Obstacles Emerge For Connecticut Sports Betting Legalization

fighting over money

Multiple states have gotten their sports betting legislation up and running in the wake of PASPA’s repeal. For others, the path towards regulated brick-and-mortar sports wagering has been more difficult. Connecticut is one of those states and is hoping to begin operations before the start of the NFL season.

Connecticut Governor Dannel Malloy said he would be open to having a special legislative session in the summer to get the ball rolling on legal sports wagering. However, there is a major obstacle in the state government’s way – the Mashantucket Pequot and Mohegan tribes. Any state with tribal compacts faces the same hardships, as the tribes want to ensure they are getting fair treatment and equal consideration when it comes to revenue disbursement and percentages from sports betting. In Connecticut, it just so happens that the local tribes run 2 of the largest casinos in the state. Any legitimate betting action would likely include the Foxwoods and Mohegan Sun, so it makes sense that any new legislation would need to include them.

It appears that negotiations are not going as smoothly as originally planned. This means Connecticut may be in danger of having to delay their start date. Governor Malloy recently told the media that there is no agreement at this time. He also told the media not to hold their breath as neither party looks close to reaching an agreement. The state’s Attorney General is arguing that the tribes do not hold exclusivity over sports betting rights under the current compacts, but that is because sports gambling wasn’t around at the time of the compacts’ passing. New compacts will likely have to be drafted or some amendments must be made to existing ones.
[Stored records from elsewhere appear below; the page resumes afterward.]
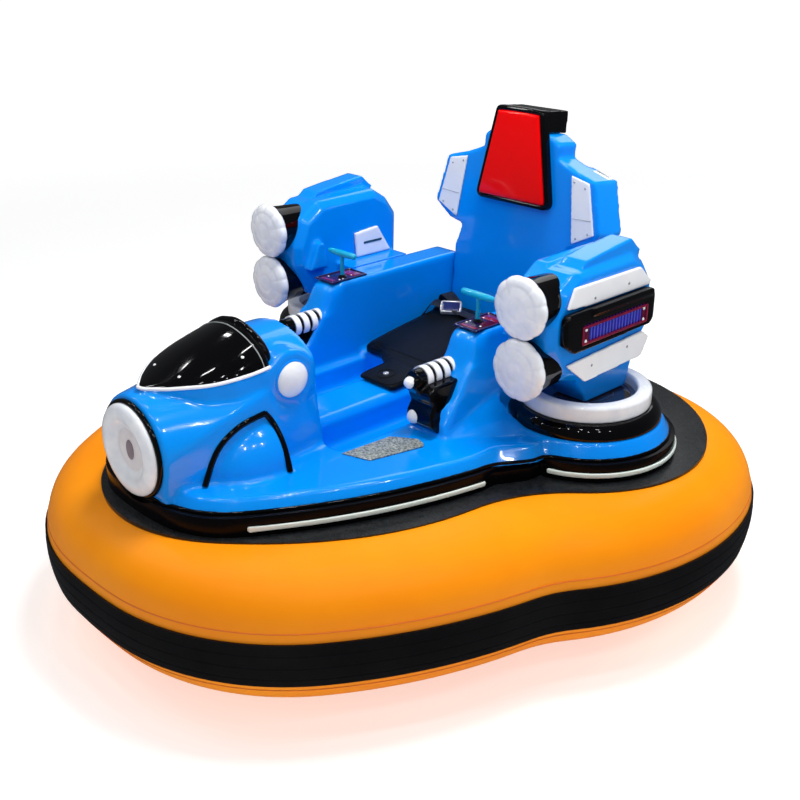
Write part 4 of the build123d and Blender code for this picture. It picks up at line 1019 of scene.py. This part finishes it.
bmesh.ops.create_uvsphere(dome_bm, u_segments=48, v_segments=24, radius=FAR * 0.9)
dome = linked("backdrop", from_bm("backdrop", dome_bm))
dome_look = material("backdrop", (0.9, 0.9, 0.9), 0.9, other=(0.88, 0.88, 0.88), bump=0.0, spec=0.0)
dome_shader = dome_look.node_tree.nodes["Principled BSDF"]
fill(dome_shader, {"Emission Color": (1.0, 1.0, 1.0, 1), "Emission Strength": 1.0})
dome.data.materials.append(dome_look)
dome.visible_diffuse = False
dome.visible_glossy = False
dome.visible_shadow = False
world = bpy.data.worlds.new("studio")
scene.world = world
world.use_nodes = True
fill(world.node_tree.nodes["Background"], {"Color": (0.92, 0.96, 1.0, 1), "Strength": 0.09})


def light(name, at, target, size, size_y, power, glossy=False):
    """Area light that looks at a point; only a glossy one shows in reflections."""
    data = bpy.data.lights.new(name, "AREA")
    data.shape = "RECTANGLE"
    data.size = size
    data.size_y = size_y
    data.energy = power
    obj = linked(name, data)
    obj.location = at
    obj.rotation_euler = (Vector(target) - Vector(at)).to_track_quat("-Z", "Y").to_euler()
    obj.visible_glossy = glossy


light("key", (2.6, -3.0, 3.4), (0, 0, 0.5), 1.2, 1.2, 21)
light("top", (0.65, 0.5, 4.0), (0.0, 0.0, 0.4), 1.1, 1.1, 100)
light("side", (-3.0, -2.2, 2.4), (0, 0, 0.5), 1.2, 1.2, 10)
light("rim", (2.6, 3.8, 2.6), (0.2, 0, 0.6), 2.2, 2.2, 62)
light("sheen", (-1.6, 3.2, 3.4), (0, 0, 0.6), 2.4, 2.4, 24, True)
for k in range(16):
    light(f"spark_{k}", (-2.8 + 0.40 * k, -2.2 + 0.75 * (k % 4), 3.2), (0, 0, 0.6), 0.06, 0.28, 3.6, True)

camera_data = bpy.data.cameras.new("camera")
camera_data.lens = 49.5
camera_data.sensor_width = 36.0
camera_data.clip_end = 400.0
camera = linked("camera", camera_data)
camera.location = (2.161, -1.950, 1.776)
camera.rotation_euler = (radians(90 - 23.529), 0, radians(46.427))
scene.camera = camera
scene.view_settings.view_transform = "Standard"
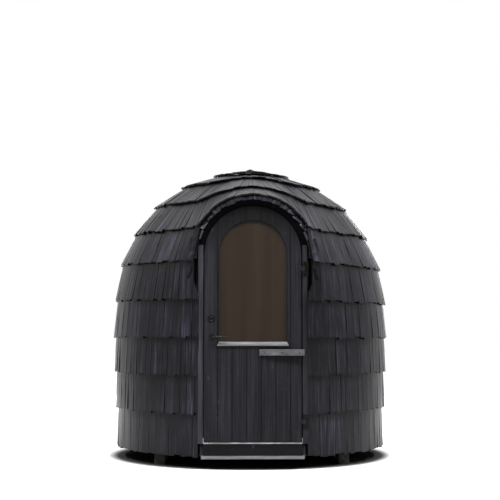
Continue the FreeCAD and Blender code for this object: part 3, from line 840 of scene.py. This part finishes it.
def soffitRow():
    # boards of the hood's underside, from behind the lip back into the dome
    deep, less = hoodLip["soffitBack"]
    return [(setBehind(angle, hoodLip["soffitFront"]),
             hoodPoint(angle, deep - less * math.sin(math.radians(angle))))
            for angle in archAngles]


def skirtRow():
    # a plain row behind the lowest course
    return [(butt, butt.lerp(top, 0.4)) for butt, top in courses[0]]


# what each course has of its own, from the skirt up
courseStyles = (
    {}, {}, {},
    {"wide": 0.105},
    {"wide": 0.08},
    {"narrow": 0.036, "wide": 0.1},
    {"wide": 0.07},
    {"wide": 0.08},
    {"wide": 0.07, "lift": 0.022},
    {"wide": 0.06, "lift": 0.014, "jag": 0.006, "butt": 0.012},
)
lipStyle = {
    "lap": 0.0, "lift": 0.016, "butt": 0.009, "thin": 0.006, "jag": 0.010, "jagOut": 0.1,
    "proud": 0.002, "narrow": 0.05, "wide": 0.085, "louvre": 30, "louvreRun": 0.8,
}
rowStyles = {
    "skirt": {"lap": 0.0, "lift": 0.003, "depth": 0.0145},
    "wedge": {"lap": 0.0, "lift": 0.006, "jag": 0.003, "proud": 0.002},
    "cap": {"lap": 0.0, "narrow": 0.035, "wide": 0.06, "lift": 0.008, "jag": 0.003, "butt": 0.009},
    "lip": lipStyle,
    "wing": {**lipStyle, "depth": 0.018, "lift": 0.004, "louvre": 0},
    "soffit": {"lap": 0.0, "lift": 0.0, "depth": 0.031, "butt": 0.009, "thin": 0.009, "jagOut": 0.1,
               "narrow": 0.06, "wide": 0.1},
}


def dressDome():
    # course by course, then the hood's edge and underside
    hoodBands = {7: ["hood_shingles_lip"], 8: ["hood_shingles_back"]}
    for number, style in enumerate(courseStyles, 1):
        rows = [(courses[number - 1], style)]
        if number == 1:
            rows.insert(0, (skirtRow(), rowStyles["skirt"]))
        if number == 5:
            rows.append((wedgeRow(), rowStyles["wedge"]))
        if number == 10:
            rows.append((courses[10], rowStyles["cap"]))
        nodes = [f"shingle_course_{number:02d}"] + hoodBands.get(number, [])
        layCourse(f"shakes{number:02d}", 10 + number, nodes, *rows)
    arch, wing = lipRow()
    layCourse("hoodLipShakes", 21, ["hood_arch"], (arch, rowStyles["lip"]), (wing, rowStyles["wing"]),
              (soffitRow(), rowStyles["soffit"]))


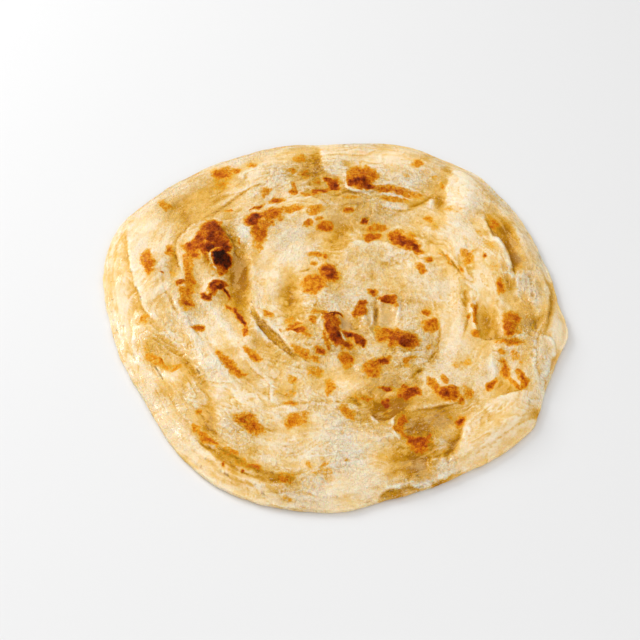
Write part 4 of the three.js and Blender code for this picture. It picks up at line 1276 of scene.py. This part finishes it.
    def _layers(self, x: Array, y: Array, amber: Array, pale: Array) -> Array:
        """Works out the broken edges of the thin layers that run along the turns.

        Args:
            x: The points' x.
            y: The points' y.
            amber: How oily the surface is, added to below each edge as painted shade.
            pale: How light it is, added to on each edge as a painted highlight.

        Returns:
            The height.
        """
        radius, share = self._round_coil(x, y)
        bend = self.noise.smooth(x / self.layer_bend_size + 8, y / self.layer_bend_size)
        bent = radius + self.layer_bend * bend
        total = np.zeros(x.shape)
        for layering in LAYERINGS:
            out, around = bent / layering.width, layering.around
            place = self.noise.smooth(out + around, share * around, around)
            place += 0.5 * self.noise.smooth(2 * out + 60, share * 2 * around, 2 * around)
            place += 0.25 * self.noise.smooth(4 * out + 90, share * 4 * around, 4 * around)
            part = np.mod(layering.levels * place, 1)
            there = self.noise.smooth(x / self.layer_patch + around, y / self.layer_patch + around)
            height = layering.height * ease(-0.35, 0.35, there)
            total += height * (ease(0, 0.13, part) - part)
            # Painted shade at the foot of each edge, and a painted highlight on its brink.
            amber += self.layer_foot_shade * height * ease(0.72, 1, part)
            pale += self.layer_brink_highlight * height * ease(0.04, 0.14, part) * ease(0.45, 0.14, part)
        return total

    def _grain(self, x: Array, y: Array, crinkle: Array) -> Array:
        """Works out the fine relief: stretch lines and wrinkles along the turns, bubbles and creased film.

        Args:
            x: The points' x.
            y: The points' y.
            crinkle: How flaky the surface is.

        Returns:
            The height.
        """
        radius, share = self._round_coil(x, y)
        bend = self.noise.smooth(x / self.grain_bend_size, y / self.grain_bend_size)
        bent = radius + self.grain_bend * bend
        stretch = self.noise.smooth(bent / self.stretch_size, share * 40, 40)
        stretch += 0.5 * self.noise.smooth(bent + 90, share * 64, 64)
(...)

The Mashantucket Pequot and Mohegan tribes are not backing down either. The tribes have threatened to cease all slot revenue payments to the state if they go ahead with passing legislation that doesn’t account for tribal interests. This is a big deal considering that tribal slot revenue made up for over $250 million of the state’s revenue in 2017. When asked about negotiations, all the Mohegan Tribe Chief of Staff had to say was that he appreciated all the time people were investing in coming up with a solution. That cryptic statement doesn’t bode well for those hoping for legal sports betting options by the end of this summer.

It doesn’t help that Rhode Island passed their own sports betting legislation. Residents will likely migrate over state lines to begin placing wagers, which just takes away from potential earnings that could be going towards Connecticut. We fully expect an agreement between the tribes and state government at some point, it is just a matter of which side is willing to relent first.